OCD is a formidable opponent. It’s the sharpest prosecutor, the meanest bully, the dirtiest thug. Arguing, appeasing, or getting into a fight with it won’t work. You’ll lose.
If you suffer from repugnant mental intrusions, you may believe your thoughts are the problem. You’ve probably spent hours, days, or, quite possibly, years trying to reason with them or push them away. One obsession may resolve only to have another one surface. It’s exhausting and demoralizing.
Surprising as it may seem, your thoughts are not the problem. Everyone has thoughts, even bad ones. In a seminal 1978 experiment, psychologists Stanley Rachman and Padmal de Silva found that nearly 90% of the “ordinary” people (that is, a non-clinical population) they sampled admitted to having had occasional thoughts about committing violent crimes, engaging in taboo sexual acts (with children, family members, or animals), blurting out obscenities or racial slurs in public, harming themselves or loved ones, or doing something inappropriate (such as laughing at a funeral). The main differences between these so-called “non-clinical” obsessions and the “clinical” ones of someone with OCD are the frequency of the thoughts, the distress they cause, and the efforts expended (ie, the compulsions) to get rid of them.

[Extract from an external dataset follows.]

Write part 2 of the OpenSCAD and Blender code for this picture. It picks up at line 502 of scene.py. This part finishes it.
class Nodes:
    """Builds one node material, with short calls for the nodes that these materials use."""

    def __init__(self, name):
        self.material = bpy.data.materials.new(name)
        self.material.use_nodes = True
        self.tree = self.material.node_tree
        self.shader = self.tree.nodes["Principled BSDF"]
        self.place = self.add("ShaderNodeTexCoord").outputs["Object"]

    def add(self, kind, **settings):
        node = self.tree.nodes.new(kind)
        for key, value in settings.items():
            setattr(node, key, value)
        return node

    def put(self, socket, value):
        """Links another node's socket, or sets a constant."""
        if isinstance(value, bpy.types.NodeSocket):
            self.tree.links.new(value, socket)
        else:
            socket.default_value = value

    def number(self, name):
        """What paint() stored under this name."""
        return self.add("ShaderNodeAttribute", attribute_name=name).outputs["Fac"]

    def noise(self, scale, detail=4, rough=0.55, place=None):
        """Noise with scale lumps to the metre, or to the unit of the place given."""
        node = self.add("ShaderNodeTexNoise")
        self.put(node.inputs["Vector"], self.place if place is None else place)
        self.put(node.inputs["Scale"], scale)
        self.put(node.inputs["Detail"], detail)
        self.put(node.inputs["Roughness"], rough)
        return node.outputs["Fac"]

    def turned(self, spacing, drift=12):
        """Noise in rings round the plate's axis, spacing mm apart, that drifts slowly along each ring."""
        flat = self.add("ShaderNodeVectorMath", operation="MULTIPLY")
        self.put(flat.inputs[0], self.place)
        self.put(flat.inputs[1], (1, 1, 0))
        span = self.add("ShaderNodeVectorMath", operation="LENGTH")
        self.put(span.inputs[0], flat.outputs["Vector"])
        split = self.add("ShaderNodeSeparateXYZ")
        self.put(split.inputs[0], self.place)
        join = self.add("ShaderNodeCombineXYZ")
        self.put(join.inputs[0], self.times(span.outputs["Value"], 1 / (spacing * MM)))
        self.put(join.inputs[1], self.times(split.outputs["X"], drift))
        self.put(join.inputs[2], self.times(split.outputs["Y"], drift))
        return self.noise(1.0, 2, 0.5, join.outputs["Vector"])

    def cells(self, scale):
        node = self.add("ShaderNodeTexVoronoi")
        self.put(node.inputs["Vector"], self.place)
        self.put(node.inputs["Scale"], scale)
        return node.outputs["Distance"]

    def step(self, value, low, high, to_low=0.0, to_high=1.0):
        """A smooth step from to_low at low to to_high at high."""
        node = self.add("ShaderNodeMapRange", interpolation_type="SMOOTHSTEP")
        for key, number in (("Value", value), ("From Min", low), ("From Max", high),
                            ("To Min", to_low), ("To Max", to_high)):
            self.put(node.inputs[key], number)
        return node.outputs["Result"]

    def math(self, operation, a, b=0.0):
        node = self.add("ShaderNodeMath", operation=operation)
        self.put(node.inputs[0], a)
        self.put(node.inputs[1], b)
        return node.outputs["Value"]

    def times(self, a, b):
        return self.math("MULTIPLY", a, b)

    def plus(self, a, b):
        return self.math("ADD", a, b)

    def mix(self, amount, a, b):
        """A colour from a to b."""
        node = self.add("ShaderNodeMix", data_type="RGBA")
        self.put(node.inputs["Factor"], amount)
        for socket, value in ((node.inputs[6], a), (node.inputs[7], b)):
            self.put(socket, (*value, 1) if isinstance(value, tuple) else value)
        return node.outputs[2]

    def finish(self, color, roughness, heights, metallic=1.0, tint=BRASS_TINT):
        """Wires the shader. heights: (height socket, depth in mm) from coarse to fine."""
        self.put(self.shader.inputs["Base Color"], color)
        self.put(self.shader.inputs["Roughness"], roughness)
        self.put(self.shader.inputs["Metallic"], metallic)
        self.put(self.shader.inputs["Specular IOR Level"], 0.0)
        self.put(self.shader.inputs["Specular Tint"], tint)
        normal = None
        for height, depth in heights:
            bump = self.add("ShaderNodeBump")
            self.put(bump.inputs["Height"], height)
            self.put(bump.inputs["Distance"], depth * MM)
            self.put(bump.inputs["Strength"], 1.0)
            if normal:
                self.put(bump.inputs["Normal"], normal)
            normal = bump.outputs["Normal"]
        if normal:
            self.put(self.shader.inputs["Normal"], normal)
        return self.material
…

British writer David Adam has recently published an excellent memoir, interspersed with fascinating historical accounts of the disorder, about his struggles with OCD, The Man Who Couldn’t Stop: OCD and the True Story of a Life Lost in Thought.
Here is some cutting-edge advice in Adam’s book on how to cope with obsessional thoughts:
“Grit your teeth in the face of your thoughts and for God’s sake be more obstinate, head strong and wilful [sic] than the most stubborn peasant or shrew. Indeed, be harder than an anvil . . .If necessary speak coarsely and disrespectfully like this: Dear devil, if you can’t do better than that, kiss my toe.”
The statement embodies all we’ve learned from evidence-based treatment. It’s exactly the type of approach psychologist Reid Wilson advocates when he talks about “chasing the bogeyman” (I attended a workshop he gave on this treatment method just a few weeks ago).
An up-to-the-minute strategy for dealing with intrusive thoughts. From the 16th century, courtesy of the theologian–and OCD sufferer–Martin Luther.